>> Start
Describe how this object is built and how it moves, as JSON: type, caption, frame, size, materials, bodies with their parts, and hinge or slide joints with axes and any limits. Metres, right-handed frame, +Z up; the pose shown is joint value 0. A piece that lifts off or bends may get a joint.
>> End
>> Start
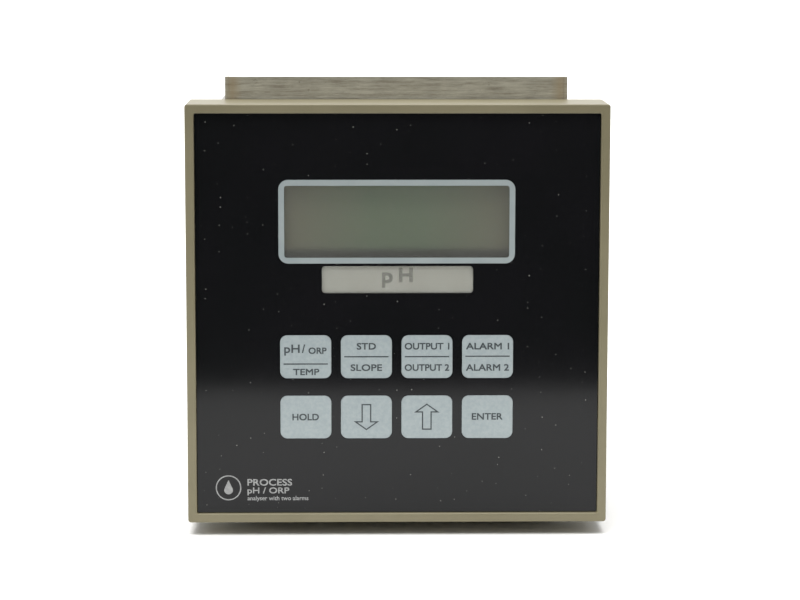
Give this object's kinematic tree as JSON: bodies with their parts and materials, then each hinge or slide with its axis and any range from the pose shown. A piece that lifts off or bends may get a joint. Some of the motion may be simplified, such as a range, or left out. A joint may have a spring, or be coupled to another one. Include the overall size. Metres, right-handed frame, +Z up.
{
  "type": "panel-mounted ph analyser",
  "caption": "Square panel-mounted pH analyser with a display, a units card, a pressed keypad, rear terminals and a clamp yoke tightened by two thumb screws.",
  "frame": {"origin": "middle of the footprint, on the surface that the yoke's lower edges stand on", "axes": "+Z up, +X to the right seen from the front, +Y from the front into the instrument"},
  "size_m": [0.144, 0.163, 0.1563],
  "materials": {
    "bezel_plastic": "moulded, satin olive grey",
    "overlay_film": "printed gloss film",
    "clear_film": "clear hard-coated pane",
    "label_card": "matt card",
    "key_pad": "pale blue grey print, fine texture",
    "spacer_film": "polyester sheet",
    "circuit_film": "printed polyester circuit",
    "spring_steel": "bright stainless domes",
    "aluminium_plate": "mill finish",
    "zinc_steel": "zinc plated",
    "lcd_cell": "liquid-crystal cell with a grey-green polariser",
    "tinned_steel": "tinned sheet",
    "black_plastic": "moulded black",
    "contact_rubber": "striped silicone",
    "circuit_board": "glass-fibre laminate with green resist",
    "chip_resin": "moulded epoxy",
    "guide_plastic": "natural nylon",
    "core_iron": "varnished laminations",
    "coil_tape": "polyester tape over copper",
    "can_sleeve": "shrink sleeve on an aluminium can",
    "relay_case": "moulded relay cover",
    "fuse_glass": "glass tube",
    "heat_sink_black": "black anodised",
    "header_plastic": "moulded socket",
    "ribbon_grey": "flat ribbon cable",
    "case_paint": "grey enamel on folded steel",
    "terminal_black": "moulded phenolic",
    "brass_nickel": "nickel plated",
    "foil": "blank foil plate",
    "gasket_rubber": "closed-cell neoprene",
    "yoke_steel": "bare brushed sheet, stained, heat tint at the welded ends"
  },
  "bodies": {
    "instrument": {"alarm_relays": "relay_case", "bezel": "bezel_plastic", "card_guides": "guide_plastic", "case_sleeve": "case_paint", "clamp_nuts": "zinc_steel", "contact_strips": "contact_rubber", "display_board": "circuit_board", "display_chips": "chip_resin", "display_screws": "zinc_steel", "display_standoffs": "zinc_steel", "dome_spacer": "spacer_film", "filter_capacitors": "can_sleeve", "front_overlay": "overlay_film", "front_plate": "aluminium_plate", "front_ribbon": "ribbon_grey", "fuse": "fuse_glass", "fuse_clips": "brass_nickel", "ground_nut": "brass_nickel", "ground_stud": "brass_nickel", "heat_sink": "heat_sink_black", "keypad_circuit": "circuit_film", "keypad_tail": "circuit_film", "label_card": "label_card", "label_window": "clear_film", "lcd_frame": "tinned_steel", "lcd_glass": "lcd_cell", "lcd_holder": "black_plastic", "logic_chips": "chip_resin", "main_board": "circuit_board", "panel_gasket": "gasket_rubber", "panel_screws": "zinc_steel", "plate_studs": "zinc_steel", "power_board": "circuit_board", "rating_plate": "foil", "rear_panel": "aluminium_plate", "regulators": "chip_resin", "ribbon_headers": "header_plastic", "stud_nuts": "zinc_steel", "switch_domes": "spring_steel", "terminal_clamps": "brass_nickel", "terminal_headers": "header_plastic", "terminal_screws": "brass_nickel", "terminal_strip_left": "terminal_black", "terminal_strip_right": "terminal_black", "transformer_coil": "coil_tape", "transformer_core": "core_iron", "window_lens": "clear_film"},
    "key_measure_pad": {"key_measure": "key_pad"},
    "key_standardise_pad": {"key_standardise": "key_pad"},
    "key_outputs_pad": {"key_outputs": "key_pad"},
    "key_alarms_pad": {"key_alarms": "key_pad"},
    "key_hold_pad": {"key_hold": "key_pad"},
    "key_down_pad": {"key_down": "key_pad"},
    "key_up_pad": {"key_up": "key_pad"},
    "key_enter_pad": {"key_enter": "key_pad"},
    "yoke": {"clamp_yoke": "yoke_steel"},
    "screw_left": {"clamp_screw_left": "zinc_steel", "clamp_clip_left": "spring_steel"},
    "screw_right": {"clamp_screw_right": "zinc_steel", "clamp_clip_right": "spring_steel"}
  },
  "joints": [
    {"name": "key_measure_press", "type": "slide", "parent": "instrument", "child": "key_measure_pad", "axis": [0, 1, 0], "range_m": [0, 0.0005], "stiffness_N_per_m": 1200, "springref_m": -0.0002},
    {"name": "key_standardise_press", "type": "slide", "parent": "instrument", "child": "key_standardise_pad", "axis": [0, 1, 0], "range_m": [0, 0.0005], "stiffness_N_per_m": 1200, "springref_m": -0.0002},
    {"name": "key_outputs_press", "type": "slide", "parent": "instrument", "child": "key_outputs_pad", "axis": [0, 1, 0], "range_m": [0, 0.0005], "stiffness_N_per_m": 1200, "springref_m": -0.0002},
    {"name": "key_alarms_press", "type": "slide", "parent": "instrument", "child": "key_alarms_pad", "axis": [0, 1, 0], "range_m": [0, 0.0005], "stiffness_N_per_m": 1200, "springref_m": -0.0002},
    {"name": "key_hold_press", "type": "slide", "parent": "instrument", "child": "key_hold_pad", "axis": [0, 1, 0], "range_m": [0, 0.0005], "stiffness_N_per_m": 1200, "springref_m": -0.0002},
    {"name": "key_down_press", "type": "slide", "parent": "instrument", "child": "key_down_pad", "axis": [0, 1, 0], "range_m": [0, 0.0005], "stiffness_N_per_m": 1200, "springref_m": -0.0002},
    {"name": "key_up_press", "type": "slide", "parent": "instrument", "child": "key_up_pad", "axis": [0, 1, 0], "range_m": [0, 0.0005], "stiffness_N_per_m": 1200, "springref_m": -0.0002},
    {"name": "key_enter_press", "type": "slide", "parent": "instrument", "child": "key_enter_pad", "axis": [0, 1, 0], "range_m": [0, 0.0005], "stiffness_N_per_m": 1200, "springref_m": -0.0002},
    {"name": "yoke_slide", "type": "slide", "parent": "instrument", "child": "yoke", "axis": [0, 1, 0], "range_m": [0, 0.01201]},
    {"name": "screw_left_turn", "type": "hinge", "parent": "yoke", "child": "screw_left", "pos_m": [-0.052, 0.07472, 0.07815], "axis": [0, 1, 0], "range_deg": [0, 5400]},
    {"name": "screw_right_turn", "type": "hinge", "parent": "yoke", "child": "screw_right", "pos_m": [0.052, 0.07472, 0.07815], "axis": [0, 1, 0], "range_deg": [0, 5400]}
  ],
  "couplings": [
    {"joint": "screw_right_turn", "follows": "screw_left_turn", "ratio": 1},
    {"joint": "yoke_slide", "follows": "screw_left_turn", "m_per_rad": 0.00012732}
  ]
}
>> End
How many lines of the data contain the word "this"? Answer with the number alone.

2